Solution: \[ V = k_e \frac{q}{r} \] \[ V = 8.9875 \times 10^9 \frac{3 \times 10^{-6}}{0.3} \] \[ V = 8.9875 \times 10^9 \frac{3 \times 10^{-6}}{0.3} \] \[ V = 8.9875 \times 10^9 \times 1 \times 10^{-5} \] \[ V = 8.99 \times 10^4 \, \text{V} \]
Example 3
Superposition of Electric Fields
Scenario: Two charges, q₁ = +2μC and q₂ = −3μC, are placed 0.5 meters apart. Calculate the electric field at a point midway between them.
Solution: Distance from each charge to the midpoint: \[ r = \frac{0.5}{2} = 0.25 \, \text{m} \]
Electric field due to q₁ at the midpoint:
\[ E_1 = k_e \frac{q}{r^2} \] \[ E_1 = 8.9875 \times 10^9 \frac{2 \times 10^{-6}}{(0.25)^2} \] \[ E_1 = 2.87 \times 10^5 \, \text{N/C} \]
Electric field due to q₂ at the midpoint:
\[ E_2 = k_e \frac{q_2}{r^2} \] \[ E_2 = 8.9875 \times 10^9 \frac{3 \times 10^{-6}}{(0.25)^2} \] \[ E_2 = 4.31 \times 10^5 \, \text{N/C} \]
Since q₁ is positive and q₂ is negative, their electric fields at the midpoint are in the same direction: \[ E_{\text{net}} = E_1 + E_2 \] \[ E_{\text{net}} = 2.87 \times 10^5 + 4.31 \times 10^5 \] \[ E_{\text{net}} = 7.18 \times 10^5 \, \text{N/C} \]
Example 4
Electric Potential Due to Multiple Charges
Scenario: Calculate the electric potential at a point 0.2 meters away from a +1μC charge and 0.3 meters away from a −2μC charge.
Solution: Electric potential due to +1μC charge: \[ V_1 = k_e \frac{q_1}{r_1} \] \[ V_1 = 8.9875 \times 10^9 \frac{1 \times 10^{-6}}{0.2} \] \[ V_1 = 4.49 \times 10^4 \, \text{V} \]
Electric potential due to −2μC charge: \[ V_2 = k_e \frac{q_2}{r_2} \] \[ V_2 = 8.9875 \times 10^9 \frac{2 \times 10^{-6}}{0.3} \] \[ V_2 = 5.99 \times 10^4 \, \text{V} \]
Net electric potential: \[ V_{\text{net}} = V_1 + V_2 \] \[ V_{\text{net}} = 4.49 \times 10^4 – 5.99 \times 10^4 \] \[ V_{\text{net}} = -1.5 \times 10^4 \, \text{V} \]
Example 5
Work Done by Electric Field
Scenario: Calculate the work done by an electric field in moving a +2μC charge from a point where the potential is 100V to a point where the potential is 50V.
Solution: \[ W = q \Delta V \] \[ W = (2 \times 10^{-6})(50 – 100) \] \[ W = (2 \times 10^{-6})(-50) \] \[ W = -1 \times 10^{-4} \, \text{J} \] \[ W = -0.1 \, \text{mJ} \]
Practice Problems
Question 1
Which of the following correctly describes the relationship between electric field (E) and electric potential (V)?
A) The electric field is the gradient of the electric potential.
B) The electric potential is the gradient of the electric field.
C) The electric field is perpendicular to the electric potential.
D) The electric potential and electric field are unrelated.
Answer: A) The electric field is the gradient of the electric potential.
Explanation:
The electric field (E) is related to the electric potential (V) by the following relationship:
E = −∇V
This means the electric field is the negative gradient of the electric potential.

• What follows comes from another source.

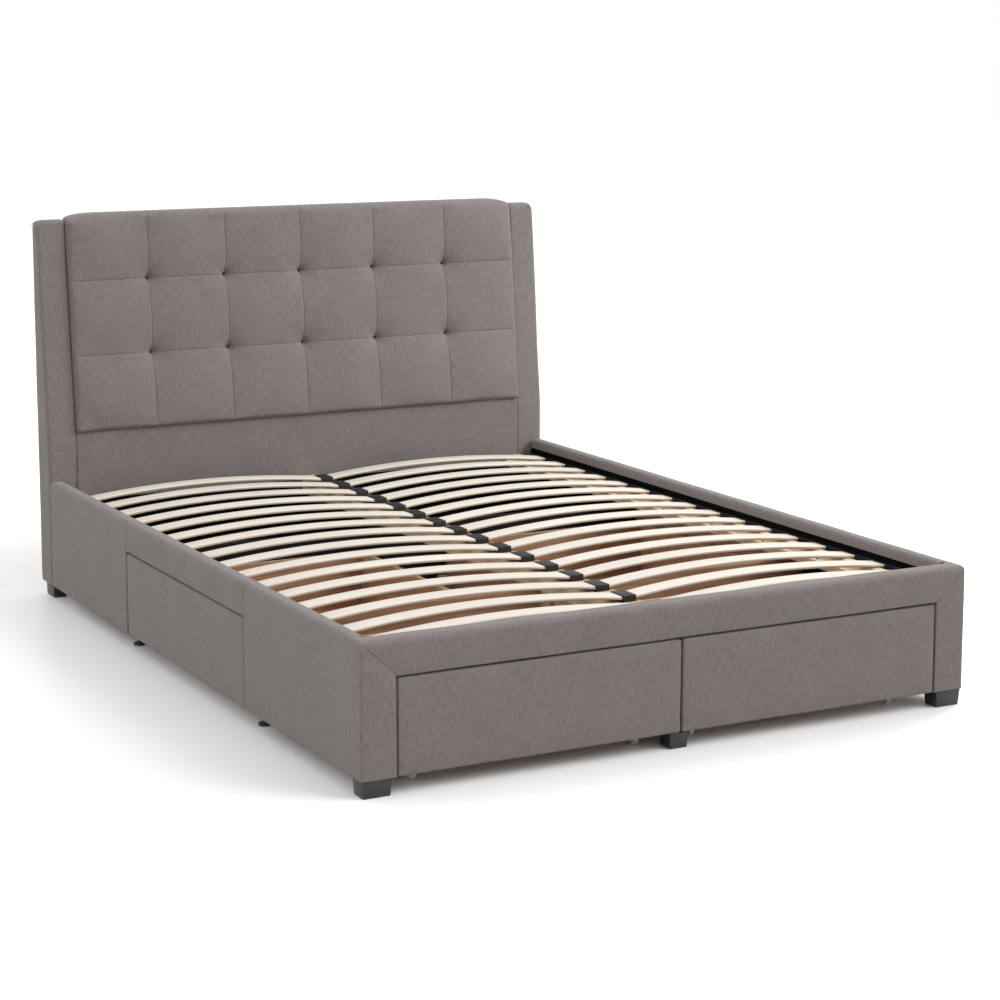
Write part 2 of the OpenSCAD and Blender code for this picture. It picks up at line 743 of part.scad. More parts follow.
// Battens along the dividers that the trays run past
module drawer_guides() color(pine) {
    z0 = tray_z + base_t + guide_h / 2;
    foot_tray_x = foot_mid_x - tray_w("foot_left") / 2;
    side_tray_y = tray_w("side_left") / 2;
    for (right = [false, true]) on_side(right) {
        block([-foot_tray_x + guide_clear, divider_y0, z0], [-divider_t / 2, divider_y1, z0 + guide_h]);
        block([-inner_half, near_y + divider_t, z0],
              [-inner_half + side_tray_d, side_mid_y - side_tray_y - guide_clear, z0 + guide_h]);
        block([-inner_half, side_mid_y + side_tray_y + guide_clear, z0],
              [-inner_half + side_tray_d, far_y, z0 + guide_h]);
    }
}

// Two sides, a back and an inner front, butted and screwed
module drawer_walls(name) color(board) place_drawer(name) {
    w = tray_w(name);
    y1 = front_t + tray_d(name);
    z0 = tray_z + base_t;
    for (s = [-1, 1])
        block([s * (w - wall_t) / 2 - wall_t / 2, front_t, z0],
              [s * (w - wall_t) / 2 + wall_t / 2, y1, z0 + tray_h]);
    for (y = [front_t, y1 - wall_t])
        block([-w / 2 + wall_t + joint_gap, y, z0], [w / 2 - wall_t - joint_gap, y + wall_t, z0 + tray_h]);
}

module drawer_base(name) color(board) place_drawer(name)
    block([-tray_w(name) / 2, front_t, tray_z], [tray_w(name) / 2, front_t + tray_d(name), tray_z + base_t]);

// Castor places, in front and behind
function castor_x(name) = front_w(name) / 2 - castor_in;
function castor_y(name, rear) = rear ? front_t + tray_d(name) - castor_rear : castor_front;

plate_l = 42;                                // castor plate
plate_w = 34;
plate_t = 2.5;
cheek_t = 2;
cheek_r = 6;                                 // round foot of a cheek
cheek_gap = 0.8;                             // clearance beside the wheel

// One fixed castor: a plate, two cheeks and the axle between them
module castor() difference() {
    union() {
        block([-plate_w / 2, -plate_l / 2, tray_z - plate_t], [plate_w / 2, plate_l / 2, tray_z]);
        for (s = [-1, 1]) {
            x = s * (wheel_w / 2 + cheek_gap + cheek_t / 2);
            along_x(x - cheek_t / 2, x + cheek_t / 2)
                polygon(concat([[plate_l / 2 - 8, tray_z - plate_t / 2],
                                [-plate_l / 2 + 8, tray_z - plate_t / 2]],
                               arc([0, axle_z], cheek_r, 200, 340)));
        }
        translate([-wheel_w / 2 - cheek_gap - cheek_t - 1, 0, axle_z]) rotate([0, 90, 0])
            cylinder(r = axle_r, h = wheel_w + 2 * cheek_gap + 2 * cheek_t + 2);
    }
}

module drawer_castors(name) color(grey) place_drawer(name)
    for (s = [-1, 1], rear = [false, true])
        translate([s * castor_x(name), castor_y(name, rear), 0]) castor();

// A wheel with a rounded tread, a dished side and a bored hub
module wheel() rotate([0, 90, 0]) rotate_extrude(convexity = 6)
    polygon(concat([[axle_r + axle_clear, -wheel_w / 2], [axle_r + 2.5, -wheel_w / 2],
                    [axle_r + 3.5, -wheel_w / 2 + 3], [wheel_r - 4.5, -wheel_w / 2 + 3],
                    [wheel_r - 4, -wheel_w / 2]],
                   arc([wheel_r - 3, -wheel_w / 2 + 3], 3, -90, 0, 4),
                   arc([wheel_r - 3, wheel_w / 2 - 3], 3, 0, 90, 4),
                   [[wheel_r - 4, wheel_w / 2], [wheel_r - 4.5, wheel_w / 2 - 3],
                    [axle_r + 3.5, wheel_w / 2 - 3], [axle_r + 2.5, wheel_w / 2],
                    [axle_r + axle_clear, wheel_w / 2]]));

module drawer_wheels(name, rear) color(grey) place_drawer(name)
    for (s = [-1, 1]) translate([s * castor_x(name), castor_y(name, rear), axle_z]) wheel();

// ---- the assembly ----

headboard_core();
headboard_cover();
headboard_panel();
headboard_buttons();
headboard_back_cloth();
headboard_legs();
footboard_core();
footboard_cover();
footboard_legs();
footboard_centre_leg();
rail_core(false);  // left_rail_core
rail_core(true);  // right_rail_core
rail_cover(false);  // left_rail_cover
rail_cover(true);  // right_rail_cover
inner_linings();
slat_angles();
slat_ledges();
ledge_screws();
levelling_feet();
corner_brackets();
corner_bolts();
centre_beam();
beam_hangers();
centre_posts();
post_feet();
foot_divider();
near_cross_divider();
far_cross_divider();
drawer_guides();
slats_left();
slats_right();
centre_caps();
drawer_front("foot_left");  // foot_left_front
drawer_cover("foot_left");  // foot_left_cover
drawer_walls("foot_left");  // foot_left_walls
drawer_base("foot_left");  // foot_left_base
drawer_castors("foot_left");  // foot_left_castors
drawer_wheels("foot_left", false);  // foot_left_front_wheels
drawer_wheels("foot_left", true);  // foot_left_rear_wheels
drawer_front("foot_right");  // foot_right_front
drawer_cover("foot_right");  // foot_right_cover
drawer_walls("foot_right");  // foot_right_walls
drawer_base("foot_right");  // foot_right_base
drawer_castors("foot_right");  // foot_right_castors
drawer_wheels("foot_right", false);  // foot_right_front_wheels
drawer_wheels("foot_right", true);  // foot_right_rear_wheels
drawer_front("side_left");  // side_left_front
drawer_cover("side_left");  // side_left_cover
drawer_walls("side_left");  // side_left_walls
drawer_base("side_left");  // side_left_base
drawer_castors("side_left");  // side_left_castors
drawer_wheels("side_left", false);  // side_left_front_wheels
drawer_wheels("side_left", true);  // side_left_rear_wheels
drawer_front("side_right");  // side_right_front
drawer_cover("side_right");  // side_right_cover
drawer_walls("side_right");  // side_right_walls
drawer_base("side_right");  // side_right_base
drawer_castors("side_right");  // side_right_castors
drawer_wheels("side_right", false);  // side_right_front_wheels
drawer_wheels("side_right", true);  // side_right_rear_wheels
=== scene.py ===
import math
import random

import bmesh
import bpy
import numpy as np
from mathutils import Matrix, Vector, noise


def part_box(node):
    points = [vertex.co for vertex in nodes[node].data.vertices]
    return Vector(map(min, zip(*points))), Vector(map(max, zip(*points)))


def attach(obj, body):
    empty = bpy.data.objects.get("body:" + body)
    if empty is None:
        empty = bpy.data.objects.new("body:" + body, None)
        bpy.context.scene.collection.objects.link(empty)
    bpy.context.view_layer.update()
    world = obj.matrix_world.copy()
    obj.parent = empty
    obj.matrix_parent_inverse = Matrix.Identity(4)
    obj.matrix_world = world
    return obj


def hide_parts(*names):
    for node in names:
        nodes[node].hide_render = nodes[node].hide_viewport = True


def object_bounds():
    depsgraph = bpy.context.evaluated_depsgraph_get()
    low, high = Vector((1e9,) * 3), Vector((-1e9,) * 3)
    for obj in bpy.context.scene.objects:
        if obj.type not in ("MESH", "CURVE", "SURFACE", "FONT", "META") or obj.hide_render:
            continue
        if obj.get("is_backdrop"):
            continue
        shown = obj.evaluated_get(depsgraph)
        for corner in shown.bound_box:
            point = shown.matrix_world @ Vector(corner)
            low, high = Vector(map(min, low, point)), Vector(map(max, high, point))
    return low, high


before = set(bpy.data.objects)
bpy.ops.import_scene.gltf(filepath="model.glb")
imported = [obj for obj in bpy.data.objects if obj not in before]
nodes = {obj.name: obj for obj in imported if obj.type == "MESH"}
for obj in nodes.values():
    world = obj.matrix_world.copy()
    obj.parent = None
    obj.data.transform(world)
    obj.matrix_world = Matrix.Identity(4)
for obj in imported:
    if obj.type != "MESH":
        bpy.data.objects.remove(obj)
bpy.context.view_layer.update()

# ---- camera ----
# Stands off the left foot corner at a little over headboard height and looks down
# across the foot. A long lens keeps the headboard and the foot in proportion.

camera = bpy.data.objects.new("camera", bpy.data.cameras.new("camera"))
bpy.context.scene.collection.objects.link(camera)
bpy.context.scene.camera = camera
camera.location = (-2.8783, -5.6220, 1.6107)
camera.rotation_euler = (math.radians(81), 0, -0.4898)
camera.data.sensor_width = 36
camera.data.lens = 87.74
camera.data.shift_y = -0.0828
camera.data.clip_end = 60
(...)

It shows how the electric potential changes in space, and the negative sign indicates that the electric field points in the direction of decreasing potential.
Question 2
A point charge q is placed at the origin. What is the electric potential V at a distance r from the charge?
\[ \text{A) } V = \frac{k q}{r^2} \] \[ \text{B) } V = \frac{k q}{r} \] \[ \text{C) } V = k q r \] \[ \text{D) } V = k q r^2 \]

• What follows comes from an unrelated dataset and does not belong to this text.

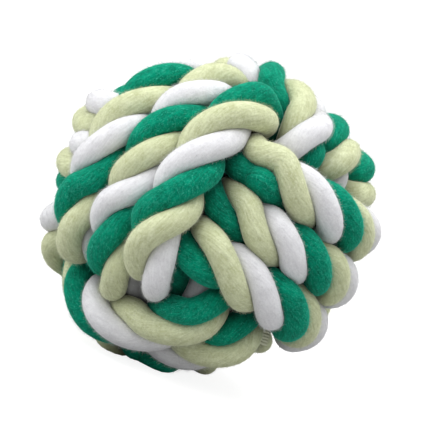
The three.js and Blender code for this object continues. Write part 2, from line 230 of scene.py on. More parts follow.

Answer: B) \[V = \frac{k q}{r}\]
Explanation:
The electric potential V due to a point charge q at a distance r from the charge is given by:
\[V = \frac{k q}{r}\]
where k is Coulomb’s constant (k≈8.99 × 10⁹N m²/C²). This formula shows that the potential decreases with increasing distance from the charge.
Question 3
What is the direction of the electric field at a point in space relative to the electric potential at that point?
A) The electric field points in the direction of increasing potential.
B) The electric field points in the direction of decreasing potential.
C) The electric field points perpendicular to the potential gradient.
D) The electric field direction is independent of the potential.
Answer: B) The electric field points in the direction of decreasing potential.
Explanation:
The electric field (E) is directed from regions of higher electric potential to regions of lower electric potential. This is expressed mathematically by the relation:
E = −∇V
The negative sign indicates that the electric field points in the direction of the steepest decrease in electric potential. Thus, the electric field points in the direction where the potential decreases most rapidly.